The house’s lender foreclosed in December, and it’s not clear where the Venetoses are living now. A recent legal document identified a Venetos-backed LLC as having an address at 625 East Main Street, Suite 102, in Aspen.  

The couple also finally sold their Soho penthouse — the traditional way, though below asking. The new buyer paid $17.4 million, less than a quarter of the $81 million judgment Acore is seeking. The penthouse was first listed in 2017, long before the Lurin collapse, for $29.9 million. 

Meanwhile, Lurin is fighting the default lawsuits on its remaining properties. The firm denies allegations made by Fannie Mae, claiming the lender interfered in the management of the property and forced Lurin to miss a loan payment “which created a domino effect from which Lurin could not possibly recover.”

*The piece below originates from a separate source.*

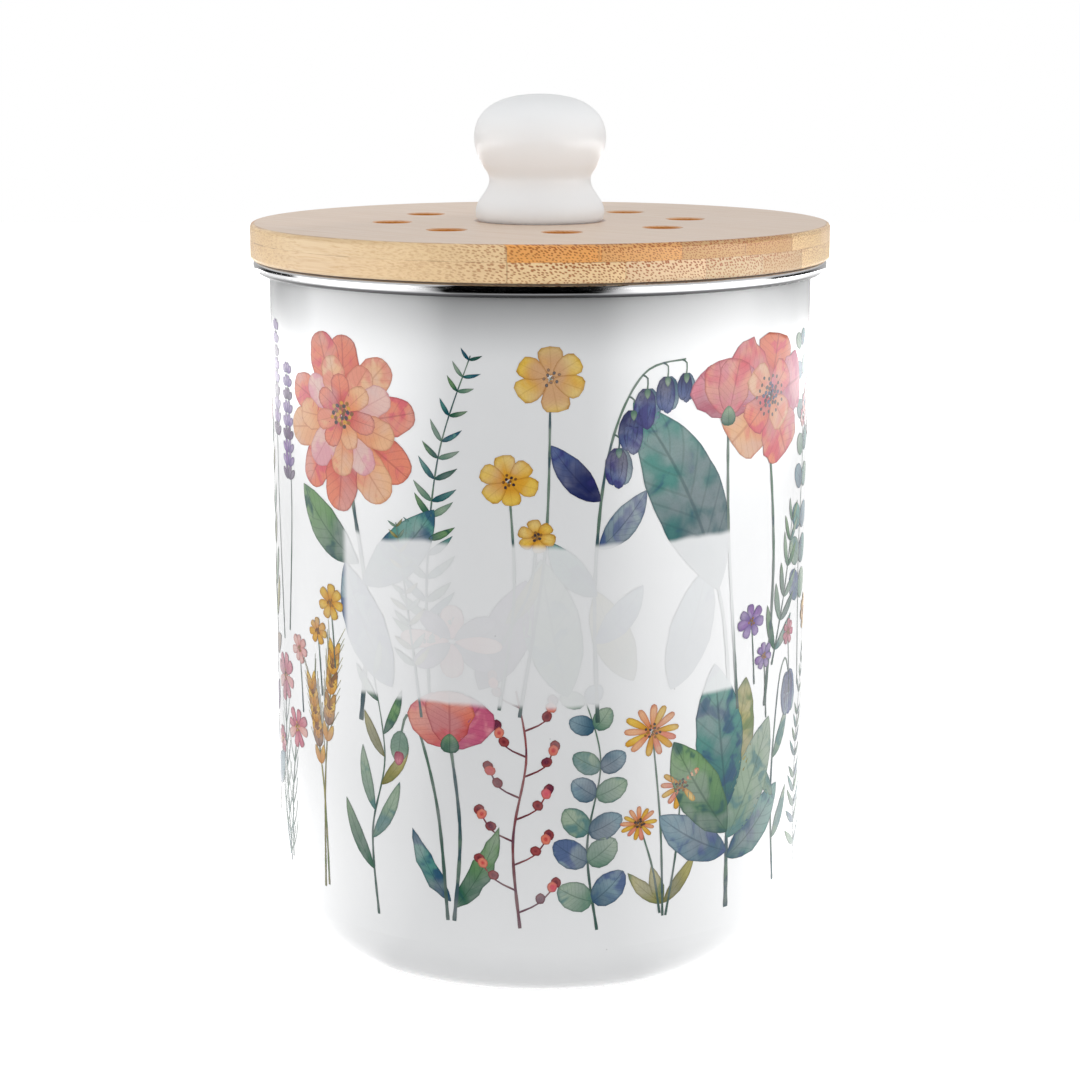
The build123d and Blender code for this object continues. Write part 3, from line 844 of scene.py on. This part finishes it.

Lurin has hung onto a few properties, like Valley Estates, at 929 Saint Paul Drive in Richardson, outside Dallas. Indio was tapped to manage two DFW properties currently in receivership, including Estancia Estates, where Mendoza lives.

On a December morning, reps from Indio were putting up Christmas decorations in the leasing office, and a team of men were working all over the property. Most of the doors and windows had been boarded up with plywood.   

“It looks promising,” Mendoza said of the repairs. 

Venetos’ victims up the chain are looking for answers too. They’re also looking for Venetos, in Aspen “or wherever else he may be found,” as Rosewood put it in their December lawsuit against him.